BRIEF - Present the following data again exactly as it is shown.

>> START DATA FOR THIS TASK

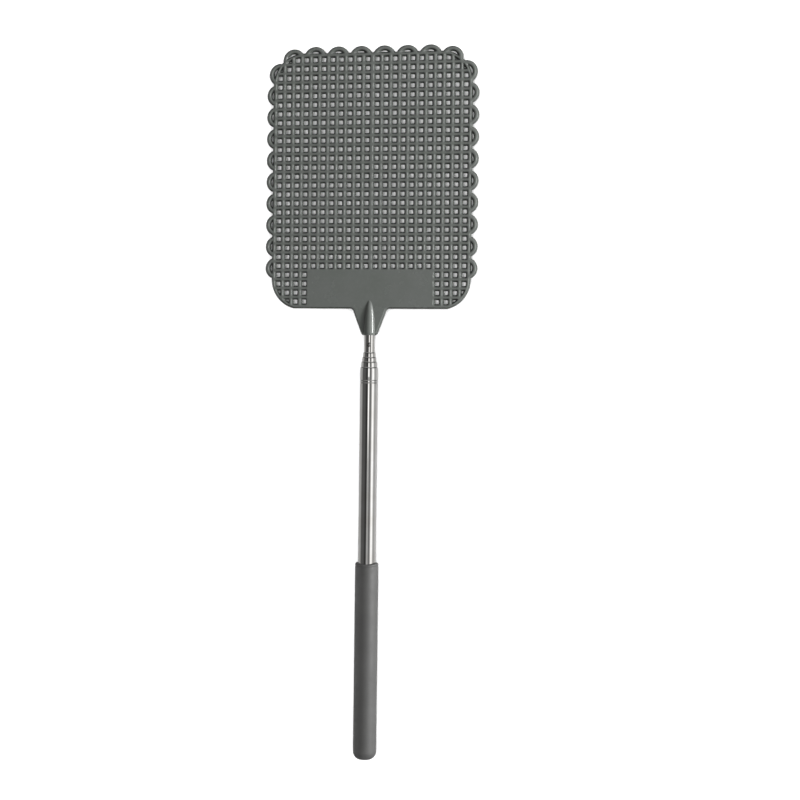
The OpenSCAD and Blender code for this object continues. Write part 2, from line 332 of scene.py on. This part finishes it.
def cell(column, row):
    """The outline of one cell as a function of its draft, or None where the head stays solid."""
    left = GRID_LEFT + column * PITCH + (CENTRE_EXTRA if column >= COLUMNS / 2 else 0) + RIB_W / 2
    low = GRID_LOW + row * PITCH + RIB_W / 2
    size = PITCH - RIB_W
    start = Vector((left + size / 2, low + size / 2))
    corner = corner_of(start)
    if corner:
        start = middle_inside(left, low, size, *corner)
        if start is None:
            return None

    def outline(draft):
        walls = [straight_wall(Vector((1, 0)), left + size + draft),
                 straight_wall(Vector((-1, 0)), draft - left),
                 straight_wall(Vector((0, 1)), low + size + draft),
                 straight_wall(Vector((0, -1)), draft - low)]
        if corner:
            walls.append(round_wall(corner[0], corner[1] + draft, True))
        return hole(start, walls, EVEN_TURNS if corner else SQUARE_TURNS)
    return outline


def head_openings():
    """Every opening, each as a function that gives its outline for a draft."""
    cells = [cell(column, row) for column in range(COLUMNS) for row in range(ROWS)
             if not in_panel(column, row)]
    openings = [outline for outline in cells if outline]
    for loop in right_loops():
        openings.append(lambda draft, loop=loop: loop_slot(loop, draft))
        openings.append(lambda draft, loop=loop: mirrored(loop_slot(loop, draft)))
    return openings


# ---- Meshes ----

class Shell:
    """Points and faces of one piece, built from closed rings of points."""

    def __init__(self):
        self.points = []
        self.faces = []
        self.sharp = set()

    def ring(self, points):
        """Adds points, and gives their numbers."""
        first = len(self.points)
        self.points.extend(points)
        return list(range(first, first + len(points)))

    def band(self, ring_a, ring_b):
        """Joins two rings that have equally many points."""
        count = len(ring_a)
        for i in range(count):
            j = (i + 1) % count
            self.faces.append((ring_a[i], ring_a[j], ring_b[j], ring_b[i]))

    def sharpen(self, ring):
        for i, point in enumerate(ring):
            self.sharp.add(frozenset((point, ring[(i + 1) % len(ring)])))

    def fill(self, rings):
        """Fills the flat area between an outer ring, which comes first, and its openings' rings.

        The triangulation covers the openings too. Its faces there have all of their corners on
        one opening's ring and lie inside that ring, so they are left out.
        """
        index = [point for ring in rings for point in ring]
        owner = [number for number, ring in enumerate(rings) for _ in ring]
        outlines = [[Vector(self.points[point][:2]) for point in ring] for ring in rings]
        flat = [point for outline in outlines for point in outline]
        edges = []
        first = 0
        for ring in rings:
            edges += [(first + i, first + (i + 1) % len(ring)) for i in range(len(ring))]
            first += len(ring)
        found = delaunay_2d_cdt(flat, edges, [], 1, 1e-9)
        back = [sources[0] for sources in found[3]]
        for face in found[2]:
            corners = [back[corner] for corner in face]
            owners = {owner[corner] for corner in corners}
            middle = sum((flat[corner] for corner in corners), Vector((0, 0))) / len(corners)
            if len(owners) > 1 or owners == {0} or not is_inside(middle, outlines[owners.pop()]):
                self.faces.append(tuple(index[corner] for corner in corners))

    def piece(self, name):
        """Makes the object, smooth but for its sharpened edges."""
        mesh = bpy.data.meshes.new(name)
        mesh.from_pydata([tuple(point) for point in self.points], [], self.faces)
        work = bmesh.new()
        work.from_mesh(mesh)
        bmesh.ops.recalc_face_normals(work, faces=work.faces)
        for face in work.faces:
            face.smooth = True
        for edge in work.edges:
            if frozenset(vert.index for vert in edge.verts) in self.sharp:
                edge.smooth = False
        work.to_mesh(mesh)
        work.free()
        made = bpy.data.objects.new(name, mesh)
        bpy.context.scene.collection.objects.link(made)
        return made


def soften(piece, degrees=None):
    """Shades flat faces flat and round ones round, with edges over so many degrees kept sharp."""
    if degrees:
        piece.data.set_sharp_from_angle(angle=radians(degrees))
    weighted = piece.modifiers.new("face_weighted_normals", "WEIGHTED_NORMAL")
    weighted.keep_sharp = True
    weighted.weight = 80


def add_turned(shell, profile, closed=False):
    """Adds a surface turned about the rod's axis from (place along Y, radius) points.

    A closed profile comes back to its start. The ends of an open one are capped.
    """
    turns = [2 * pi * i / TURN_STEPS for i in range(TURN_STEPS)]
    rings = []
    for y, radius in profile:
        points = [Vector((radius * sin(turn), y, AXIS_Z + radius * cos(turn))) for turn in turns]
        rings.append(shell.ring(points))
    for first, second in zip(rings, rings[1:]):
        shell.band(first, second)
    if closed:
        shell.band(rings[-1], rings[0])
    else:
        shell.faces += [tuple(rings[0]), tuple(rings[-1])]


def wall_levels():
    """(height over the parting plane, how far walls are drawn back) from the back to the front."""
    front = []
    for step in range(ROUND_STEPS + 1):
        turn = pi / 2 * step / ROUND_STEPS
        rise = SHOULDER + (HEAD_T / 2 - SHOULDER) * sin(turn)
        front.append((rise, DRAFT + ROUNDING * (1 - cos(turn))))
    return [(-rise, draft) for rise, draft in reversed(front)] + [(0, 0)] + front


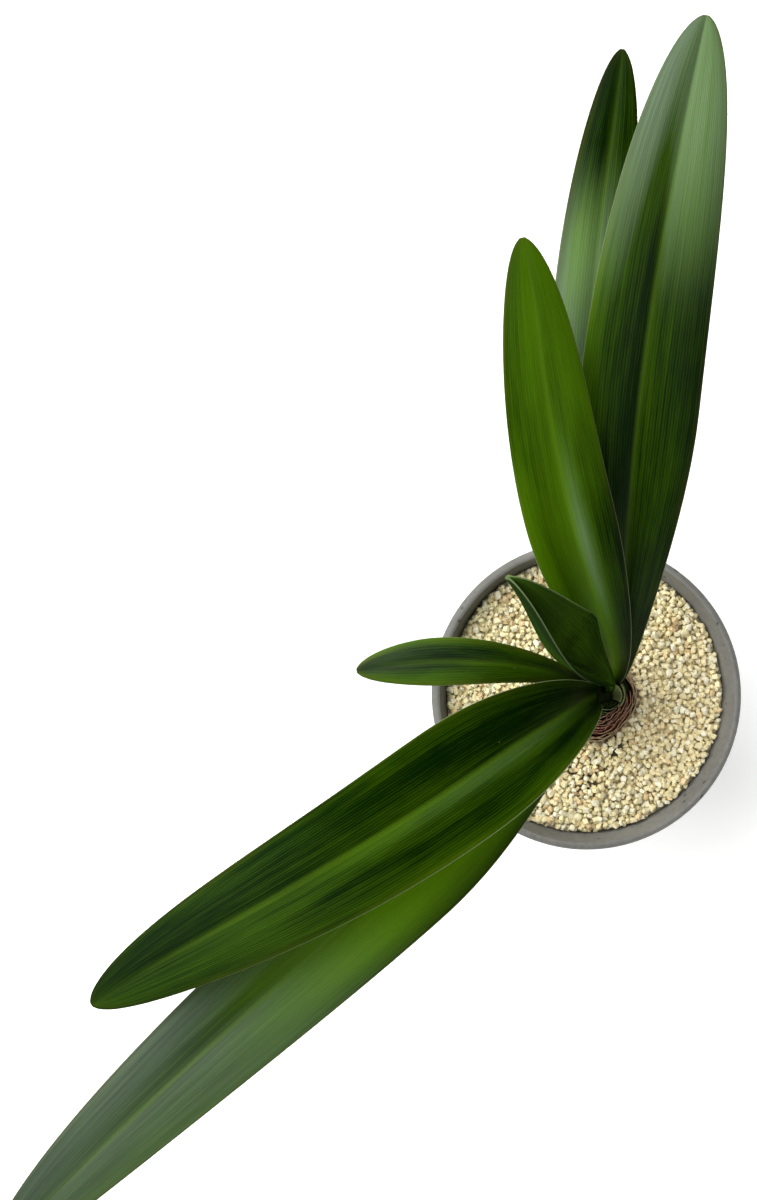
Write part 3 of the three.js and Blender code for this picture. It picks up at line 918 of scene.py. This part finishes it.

>> END DATA FOR THIS TASK

TASK RESPONSE -
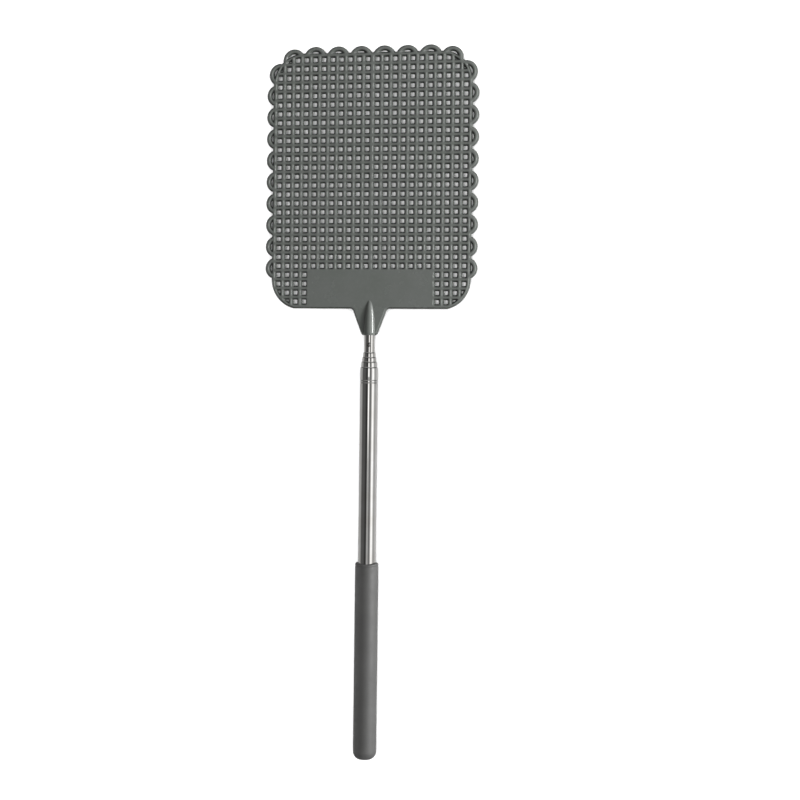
The OpenSCAD and Blender code for this object continues. Write part 2, from line 332 of scene.py on. This part finishes it.
def cell(column, row):
    """The outline of one cell as a function of its draft, or None where the head stays solid."""
    left = GRID_LEFT + column * PITCH + (CENTRE_EXTRA if column >= COLUMNS / 2 else 0) + RIB_W / 2
    low = GRID_LOW + row * PITCH + RIB_W / 2
    size = PITCH - RIB_W
    start = Vector((left + size / 2, low + size / 2))
    corner = corner_of(start)
    if corner:
        start = middle_inside(left, low, size, *corner)
        if start is None:
            return None

    def outline(draft):
        walls = [straight_wall(Vector((1, 0)), left + size + draft),
                 straight_wall(Vector((-1, 0)), draft - left),
                 straight_wall(Vector((0, 1)), low + size + draft),
                 straight_wall(Vector((0, -1)), draft - low)]
        if corner:
            walls.append(round_wall(corner[0], corner[1] + draft, True))
        return hole(start, walls, EVEN_TURNS if corner else SQUARE_TURNS)
    return outline


def head_openings():
    """Every opening, each as a function that gives its outline for a draft."""
    cells = [cell(column, row) for column in range(COLUMNS) for row in range(ROWS)
             if not in_panel(column, row)]
    openings = [outline for outline in cells if outline]
    for loop in right_loops():
        openings.append(lambda draft, loop=loop: loop_slot(loop, draft))
        openings.append(lambda draft, loop=loop: mirrored(loop_slot(loop, draft)))
    return openings


# ---- Meshes ----

class Shell:
    """Points and faces of one piece, built from closed rings of points."""

    def __init__(self):
        self.points = []
        self.faces = []
        self.sharp = set()

    def ring(self, points):
        """Adds points, and gives their numbers."""
        first = len(self.points)
        self.points.extend(points)
        return list(range(first, first + len(points)))

    def band(self, ring_a, ring_b):
        """Joins two rings that have equally many points."""
        count = len(ring_a)
        for i in range(count):
            j = (i + 1) % count
            self.faces.append((ring_a[i], ring_a[j], ring_b[j], ring_b[i]))

    def sharpen(self, ring):
        for i, point in enumerate(ring):
            self.sharp.add(frozenset((point, ring[(i + 1) % len(ring)])))

    def fill(self, rings):
        """Fills the flat area between an outer ring, which comes first, and its openings' rings.

        The triangulation covers the openings too. Its faces there have all of their corners on
        one opening's ring and lie inside that ring, so they are left out.
        """
        index = [point for ring in rings for point in ring]
        owner = [number for number, ring in enumerate(rings) for _ in ring]
        outlines = [[Vector(self.points[point][:2]) for point in ring] for ring in rings]
        flat = [point for outline in outlines for point in outline]
        edges = []
        first = 0
        for ring in rings:
            edges += [(first + i, first + (i + 1) % len(ring)) for i in range(len(ring))]
            first += len(ring)
        found = delaunay_2d_cdt(flat, edges, [], 1, 1e-9)
        back = [sources[0] for sources in found[3]]
        for face in found[2]:
            corners = [back[corner] for corner in face]
            owners = {owner[corner] for corner in corners}
            middle = sum((flat[corner] for corner in corners), Vector((0, 0))) / len(corners)
            if len(owners) > 1 or owners == {0} or not is_inside(middle, outlines[owners.pop()]):
                self.faces.append(tuple(index[corner] for corner in corners))

    def piece(self, name):
        """Makes the object, smooth but for its sharpened edges."""
        mesh = bpy.data.meshes.new(name)
        mesh.from_pydata([tuple(point) for point in self.points], [], self.faces)
        work = bmesh.new()
        work.from_mesh(mesh)
        bmesh.ops.recalc_face_normals(work, faces=work.faces)
        for face in work.faces:
            face.smooth = True
        for edge in work.edges:
            if frozenset(vert.index for vert in edge.verts) in self.sharp:
                edge.smooth = False
        work.to_mesh(mesh)
        work.free()
        made = bpy.data.objects.new(name, mesh)
        bpy.context.scene.collection.objects.link(made)
        return made


def soften(piece, degrees=None):
    """Shades flat faces flat and round ones round, with edges over so many degrees kept sharp."""
    if degrees:
        piece.data.set_sharp_from_angle(angle=radians(degrees))
    weighted = piece.modifiers.new("face_weighted_normals", "WEIGHTED_NORMAL")
    weighted.keep_sharp = True
    weighted.weight = 80


def add_turned(shell, profile, closed=False):
    """Adds a surface turned about the rod's axis from (place along Y, radius) points.

    A closed profile comes back to its start. The ends of an open one are capped.
    """
    turns = [2 * pi * i / TURN_STEPS for i in range(TURN_STEPS)]
    rings = []
    for y, radius in profile:
        points = [Vector((radius * sin(turn), y, AXIS_Z + radius * cos(turn))) for turn in turns]
        rings.append(shell.ring(points))
    for first, second in zip(rings, rings[1:]):
        shell.band(first, second)
    if closed:
        shell.band(rings[-1], rings[0])
    else:
        shell.faces += [tuple(rings[0]), tuple(rings[-1])]


def wall_levels():
    """(height over the parting plane, how far walls are drawn back) from the back to the front."""
    front = []
    for step in range(ROUND_STEPS + 1):
        turn = pi / 2 * step / ROUND_STEPS
        rise = SHOULDER + (HEAD_T / 2 - SHOULDER) * sin(turn)
        front.append((rise, DRAFT + ROUNDING * (1 - cos(turn))))
    return [(-rise, draft) for rise, draft in reversed(front)] + [(0, 0)] + front


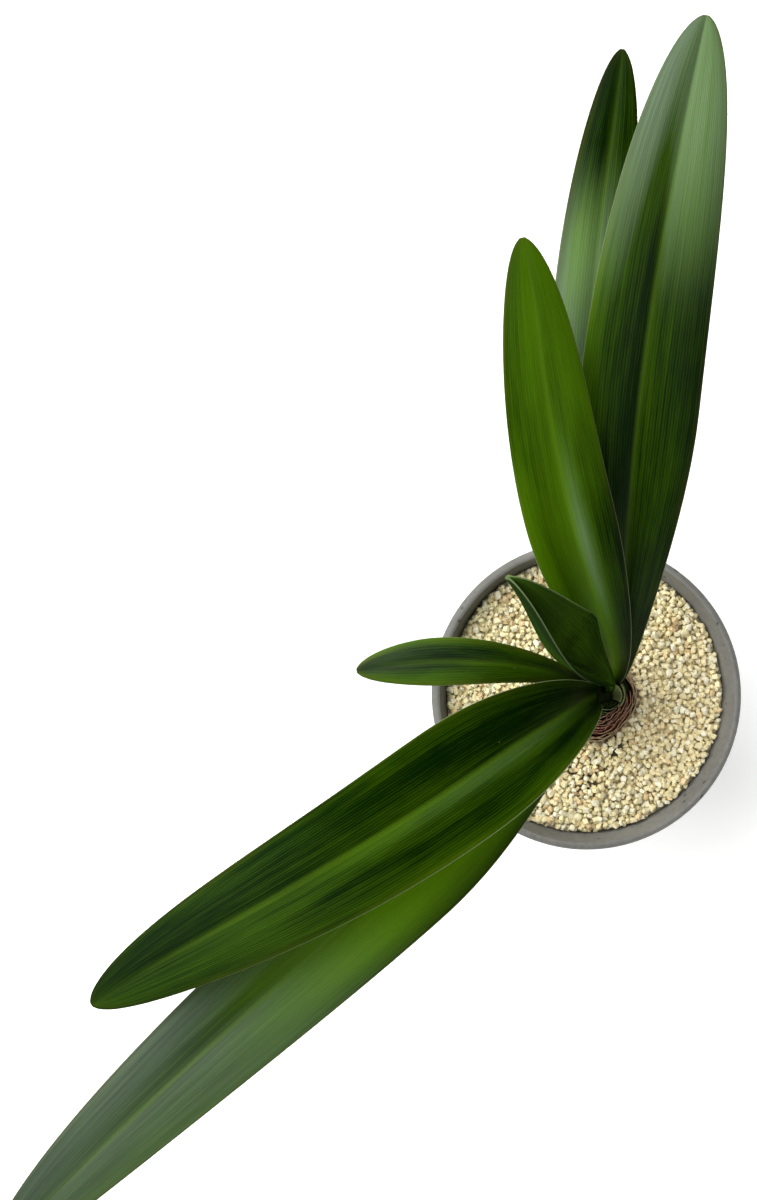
Write part 3 of the three.js and Blender code for this picture. It picks up at line 918 of scene.py. This part finishes it.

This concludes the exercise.